Norton (2018) examines physical devices intended to realize an infinite lottery machine that can select from a countable infinity of outcomes without favoring any. Readers will be helped by consulting it before proceeding. Successful proposals seem to require exotic processes, such as supertasks or probability zero processes. The most promising of the proposals considered in Norton (2018) was one that employs an infinite array of coin tosses. Section 11.3 of Norton (2018) argues that its successful operation is a nonmeasurable event in the background probability measure of the coin flips of the array. The argument is fallacious and successful operation is provably a probability zero outcome.

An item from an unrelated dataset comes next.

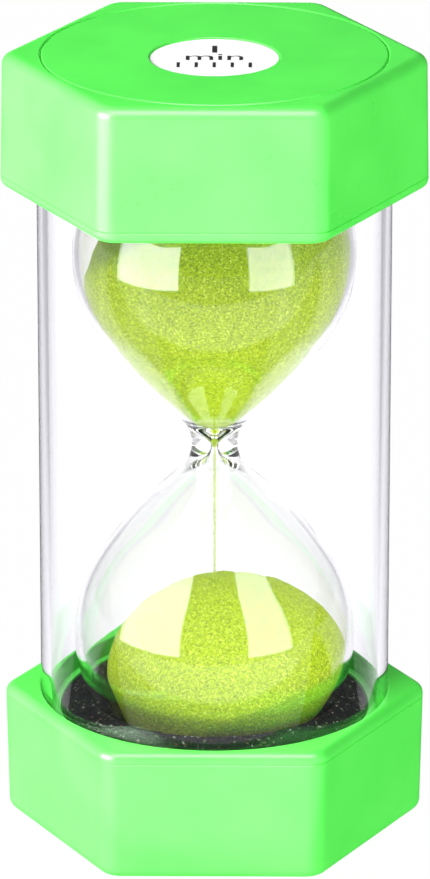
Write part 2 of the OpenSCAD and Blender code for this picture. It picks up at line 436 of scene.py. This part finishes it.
# ---------------------------------------------------------------------------------------------
# Clear tube. An extruded acrylic tube, cut square, stands in the sockets of both caps and shields
# the glass. The die leaves faint lines along its length.
# ---------------------------------------------------------------------------------------------
levels = np.linspace(end_wall, height - end_wall, 12)
cut = 0.15 * MM
tube_profile = [(tube_outer - cut, levels[0]), (tube_outer, levels[0] + cut)]
tube_profile += [(tube_outer, z) for z in levels[1:-1]]
tube_profile += [(tube_outer, levels[-1] - cut), (tube_outer - cut, levels[-1])]
tube_profile += [(tube_inner + cut, levels[-1]), (tube_inner, levels[-1] - cut)]
tube_profile += [(tube_inner, z) for z in levels[-2:0:-1]]
tube_profile += [(tube_inner, levels[0] + cut), (tube_inner + cut, levels[0])]
tube_grid = np.stack([circle(r, z, even) for r, z in tube_profile])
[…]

This zero probability of success makes the machine of Section 11 less interesting and comparable in significance to the pointer on a dial machine of Section 2.3, since both now only succeed with probability zero. More significantly its failure means that the investigation has not found a design for an infinite lottery machine that employs only finite randomizers, like binary coin flips, that choose among a finite number of outcomes. This is so even when we employ infinitely many finite randomizers and accelerate our processes with supertasks. It makes more plausible the conjecture that no such design can succeed, except with probability zero. In light of this change, the most promising design among those of Norton (2018) is now the exotic quantum mechanical lottery machine of Section 10. Its primitive process is, by supposition, already a randomizer that selects among an infinity of outcomes.

The details of the fallacy in Section 11.3 are not especially illuminating, but are included here for completeness. The argument by rows arrives at the correct conclusion of zero probability in classical, countably additive probability theory. Moreover, the argument shows that the event of successful operation is measurable. Its measure is constructed from the measurable outcomes of individual coin tosses with complements, countable intersections and countable unions. There is no supposition of measurability that could figure in a reductio argument against measurability. Contrary to the suggestion of Section 11.3, no constructive argument within the probability calculus can yield a different probability for the outcome, unless the calculus is inconsistent. The arguments by column and by rectangles of M rows and N columns fail. Each is based on a limiting process that should produce a set of all arrays that do not contain the row HTTTTT… The limiting process in each produces only a proper subset of this set. A counterexample for the “by columns” argument is the array:

HTHHHHH…

HTTHHHH…

HTTTHHH…

HTTTTHH…

This array does not contain the row HTTTTT… but it is not in the limit set. Analogous counterexamples can be found for the argument by MxN rectangles.

If the number of rows in the array is uncountable, then the event of the array having at least one row that encodes a counting number is nonmeasurable.Footnote 1 However identifying the first row encoding a counting number is problematic. The notion of such a first row requires a nonconstructive well-ordering of the uncountable set of rows, and additionally one would need a process that that traverses that uncountable set in that order.